Having strong self-discipline is seen by many stoic philosophers as a key to defining self-worth. Feeling good about being committed spills over into your everyday life without you even noticing at first but if you reflect months or years after your self-discipline has improved you will notice your overall mental health will have too.

Building Confidence

There are many small goals you can achieve during the beginning stages of learning an instrument. Hitting these goals feels good. There are not many feelings out there better than being able to play your first song all the way through after hours of practice. Achieving these milestones helps to promote confidence.

Another way playing an instrument can assist with confidence issues is through performance. Many of us have trouble with public speaking or any number of related anxiety issues. It is often the best course of action to attack these fears head-on. A great way to do this is through musical performance. Whether it is just in front of a loved one, at an open mic, or a crowd at a recital, playing to an audience - and nailing it - can send confidence soaring. It can also show that messing up isn’t the end of the world either. On the other hand, if you know you are particularly hard on yourself it may be best to forgo performances for a while.

Escaping The Rat Race For A Moment

In the modern world, we spend way too much time on our phones. This can cause any number of mental health issues from anxiety, to depression, and anger issues. Social media is a particular problem in this regard. Our feeds are designed to show us things that make us upset or angry so we interact with them more.

Practicing an instrument is a productive way to PUT THE PHONE DOWN for a little while. It is also a task that absorbs a lot of your concentration while you are doing it. This means you have less time to ruminate on what you were looking at earlier.

Constructive Learning, Community, And Friendship

Of course, there are the obvious learning hurdles when it comes to learning instruments like how to form chords and where the notes lie on the instrument. Yet, there is also a bunch of other jargon and intricacies to become familiar with. There are plenty of communities both online and in real life that are built around music and instruments. Becoming a part of these is a great way to make new friends and to feel a sense of belonging. This is even without the obvious friendships that can be built by playing in a band.

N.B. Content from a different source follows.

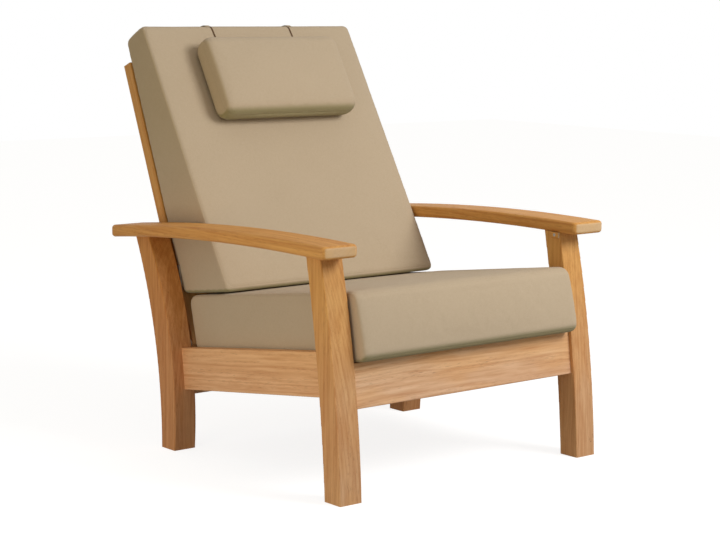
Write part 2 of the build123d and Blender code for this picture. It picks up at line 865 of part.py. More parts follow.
# The back cushion's lower face lies parallel to the seat cushion's top, clear of its crown
cushion_rear = -stile_half - soft_gap
bottom_tilt = radians(back_lean - seat_slope) - seat_top_fall
seat_top_at_hinge = seat_thickness - (hinge_along - seat_top_front) * tan(seat_top_fall)
bottom_rise = (seat_top_at_hinge + seat_crown + soft_gap - hinge_above_deck) * cos(seat_top_fall)


def back_bottom_at(y):
    """Height of the back cushion's lower face at y, in the upright back's own axes."""
    return (bottom_rise + y * sin(bottom_tilt)) / cos(bottom_tilt)


bottom_front = (cushion_rear - back_bottom_thickness, back_bottom_at(cushion_rear - back_bottom_thickness))
back_cushion_top = stile_length + back_top_rise
top_front = (cushion_rear - back_top_thickness, back_cushion_top + back_front_rise)


def make_back_cushion():
    corners = [
        bottom_front,
        (cushion_rear, back_bottom_at(cushion_rear)),
        (cushion_rear, back_cushion_top),
        top_front,
    ]
    bulges = (0, 0, back_top_bulge, back_crown)
    half_width = inner_face - back_side_gap
    return back * cushion(corners, bulges, back_corner, half_width, back_side_round, back_side_draw)


# The pillow lies on the back cushion's front, whose direction and crown it follows
front_up = unit(bottom_front, top_front)
front_out = (-front_up[1], front_up[0])
front_length = hypot(top_front[0] - bottom_front[0], top_front[1] - bottom_front[1])


def on_front(along, out):
    """A point on the back cushion's front: along it from its lower edge, and out from it."""
    return moved(bottom_front, (front_up, along), (front_out, out))


def crown_at(along):
    """How far the back cushion's crown stands out in its middle plane."""
    share = (along - back_corner) / (front_length - 2 * back_corner)
    return back_crown * 4 * share * (1 - share)


pillow_start = front_length - pillow_drop - pillow_length
pillow_seat = crown_at(pillow_start + pillow_corner) + soft_gap


def make_pillow():
    low, high = pillow_start, pillow_start + pillow_length
    corners = [
        on_front(low, pillow_seat + pillow_thickness),
        on_front(low, pillow_seat),
        on_front(high, pillow_seat),
        on_front(high, pillow_seat + pillow_thickness),
    ]
    bulges = (pillow_end_bulge, 0, pillow_end_bulge, pillow_crown)
    shape = (pillow_corner, pillow_half_width, pillow_side_round, pillow_side_draw)
    return back * cushion(corners, bulges, *shape)


def band(points, thickness):
    """Side-view edges of a flat band that lies on the left of the points."""
    outer = []
    for k, point in enumerate(points):
        before = unit(points[k - 1], point) if k else unit(point, points[1])
        after = unit(point, points[k + 1]) if k < len(points) - 1 else before
        normal = (-before[1] - after[1], before[0] + after[0])
        size = hypot(*normal)
        reach = thickness * 2 / size
        outer.append(moved(point, ((normal[0] / size, normal[1] / size), reach)))
    return [Polyline(*points, *reversed(outer), points[0])]


def make_strap():
    """A strap from behind the pillow, over the cushion's top and down behind the top rail."""
    start = pillow_start + pillow_length - pillow_corner - strap_under_pillow
    lift = crown_at(start) + soft_gap
    top_out = back_top_bulge + soft_gap
    rail_rear = back_rail_thickness / 2 + soft_gap
    behind = cushion_rear + soft_gap
    bend = back_corner * strap_bend_share
    front = on_front(front_length + top_out, lift)
    rear = (behind, back_cushion_top + top_out)
    over = unit(front, rear)
    points = [
        on_front(start, lift),
        moved(front, (front_up, -bend)),
        moved(front, (over, bend)),
        moved(rear, (over, -bend)),
        (behind, rear[1] - bend),
        (behind, stile_length + soft_gap),
        (rail_rear, stile_length + soft_gap),
        (rail_rear, stile_length - strap_tail),
    ]
    x = (strap_place - strap_width / 2, strap_place + strap_width / 2)
    return back * side_slab(band(points, strap_thickness), x)


def make_stud():
    """The stud that holds a strap's end on the top rail."""
    y = back_rail_thickness / 2 + strap_thickness + 2 * soft_gap
    place = Pos(strap_place, y, stile_length - strap_tail + stud_radius) * Rot(-90, 0, 0)
    stud = Cylinder(stud_radius, stud_height, align=(Align.CENTER, Align.CENTER, Align.MIN))
    return back * place * stud


def make_nodes():
    """Every sub-part by name, in the modelling position."""
    left = {
        "front_leg": make_front_leg(),
        "rear_leg": make_rear_leg(),
        "arm": make_arm(),
        "side_rail": make_side_rail(),
        "seat_cleat": make_cleat(),
        "quadrant": make_quadrant(),
        "back_stile": make_stile(),
        "thumb_nut": make_thumb_nut(),
    }
    nodes = {}
    for name, shape in left.items():
        nodes[name + "_left"] = shape
        nodes[name + "_right"] = mirror(shape, about=Plane.YZ)
    nodes["front_rail"] = make_end_rail(0, front_rail_depth)
    nodes["rear_rail"] = make_end_rail(rear_rail_front, rear_rail_depth)
    nodes["seat_bearer"] = make_bearer()
    nodes["seat_slats"] = group(make_slats())
    nodes["deck_screws"] = group([screw for start in slat_starts for screw in slat_screws(start)])
    nodes["seat_cushion"] = make_seat_cushion()
    nodes["back_top_rail"] = make_back_rail("top")
    nodes["back_bottom_rail"] = make_back_rail("bottom")
    nodes["back_slats"] = group(back_slat_blocks())
    nodes["back_cushion"] = make_back_cushion()
    nodes["head_pillow"] = make_pillow()
    pairs = {
        "cleat_screws": cleat_screws(),
        "tenon_pegs": tenon_pegs(),
        "back_pegs": back_pegs(),
        "arm_blocks": [make_arm_block()],
        "arm_block_screws": [arm_block_screw()],
        "hinge_inserts": [make_insert()],
        "hinge_bolts": [hinge_bolt_solid()],
        "hinge_spacers": [make_hinge_spacer()],
        "hinge_bushes": [make_bush()],
        "quadrant_spacers": make_quadrant_spacers(),
        "quadrant_screws": quadrant_screws(),
        "clamp_bolts": [make_clamp_bolt()],
        "clamp_washers": [make_washer()],
        "friction_discs": [make_disc()],
        "headrest_straps": [make_strap()],
        "strap_studs": [make_stud()],
    }
    for name, shapes in pairs.items():
        nodes[name] = group(shapes + [mirror(shape, about=Plane.YZ) for shape in shapes])
    return nodes


def main():
    os.makedirs("parts", exist_ok=True)
    nodes = make_nodes()
    bounds = [shape.bounding_box() for shape in nodes.values()]
    front = min(box.min.Y for box in bounds)
    rear = max(box.max.Y for box in bounds)
    shift = Pos(0, -(front + rear) / 2, 0)
    for name, shape in nodes.items():
        export_step(shift * shape, f"parts/{name}.step")
    middle = -(front + rear) / 2
    print(f"moved by {middle:.3f} in y")
    print(f"hinge axis at y {hinge_y + middle:.3f} z {hinge_z:.3f}")
    y, z = about_hinge(slot_radius, back_lean)
    print(f"clamp axis at y {hinge_y + middle + y:.3f} z {hinge_z + z:.3f}")


main()
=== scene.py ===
"""Dresses a reclining armchair: oiled teak, loose box cushions in tan cloth and a strapped head pillow.

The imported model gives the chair's frame at its real size, in metres. The cushions, straps and screws are
made here in the space that their solids hold, and every other piece keeps its shape and gets its finish. The
sitter faces -Y and z = 0 is the floor.
"""

import json
import logging
import math
from collections.abc import Callable, Iterable
from dataclasses import dataclass, field, replace
from enum import Enum

import bmesh
import bpy
import numpy as np
from mathutils import Matrix, Vector, noise
from mathutils.bvhtree import BVHTree


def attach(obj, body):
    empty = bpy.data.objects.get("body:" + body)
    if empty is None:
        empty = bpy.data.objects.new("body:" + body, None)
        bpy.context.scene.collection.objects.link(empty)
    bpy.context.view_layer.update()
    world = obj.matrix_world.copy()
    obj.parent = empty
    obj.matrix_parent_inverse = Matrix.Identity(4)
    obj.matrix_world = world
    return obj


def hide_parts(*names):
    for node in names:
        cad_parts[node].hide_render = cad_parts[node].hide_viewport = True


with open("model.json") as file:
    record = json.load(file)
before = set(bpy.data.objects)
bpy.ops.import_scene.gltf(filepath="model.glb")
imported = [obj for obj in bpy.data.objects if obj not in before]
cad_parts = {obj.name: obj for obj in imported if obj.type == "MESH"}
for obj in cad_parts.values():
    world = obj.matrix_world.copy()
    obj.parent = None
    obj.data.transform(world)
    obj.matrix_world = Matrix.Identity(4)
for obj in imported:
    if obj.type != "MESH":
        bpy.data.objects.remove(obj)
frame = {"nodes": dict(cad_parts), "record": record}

log = logging.getLogger("armchair")

Triple = tuple[float, float, float]
Value = float | Triple | bpy.types.NodeSocket
WHITE: Triple = (1.0, 1.0, 1.0)
SIMULATION_STEPS = 20


def srgb(red: int, green: int, blue: int) -> Triple:
    """Turns a display colour of 0 to 255 into the linear colour that a shader takes."""
    shares = (red / 255, green / 255, blue / 255)
    return tuple(c / 12.92 if c < 0.04045 else ((c + 0.055) / 1.055) ** 2.4 for c in shares)


class Rest(Enum):
    """How a cushion's face is held."""

    FREE = "free"
    CARRIED = "carried"


@dataclass(frozen=True)
class Axes:
    """The axes of a part of the chair that is tipped: across the chair, along the part and square to it.

    Args:
        origin: Where the axes start, in metres.
        along: The direction that the part's length runs in.
        square: The direction square to the part's face.
    """

    origin: Vector
    along: Vector
    square: Vector

    def place(self, x: float, along: float, square: float) -> Vector:
        """A point by its distances on the three axes."""
        return self.origin + Vector((x, 0, 0)) + self.along * along + self.square * square

    def local(self, point: Vector) -> Triple:
        """The distances of a point on the three axes."""
        offset = point - self.origin
        return offset.x, offset.dot(self.along), offset.dot(self.square)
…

Let’s look at electric guitars for example. If you have never played one it’s unlikely you know what an EL34 tube amplifier is or which Jazz amplifier is best. This may not even be your cup of tea once you get into it but it’s almost guaranteed you will find some small niche part of your instrument that you love. Discussing uncommon hobbies and interests is a great way to make friends quickly with others who share them. Having more friends is never a bad thing for your mental health.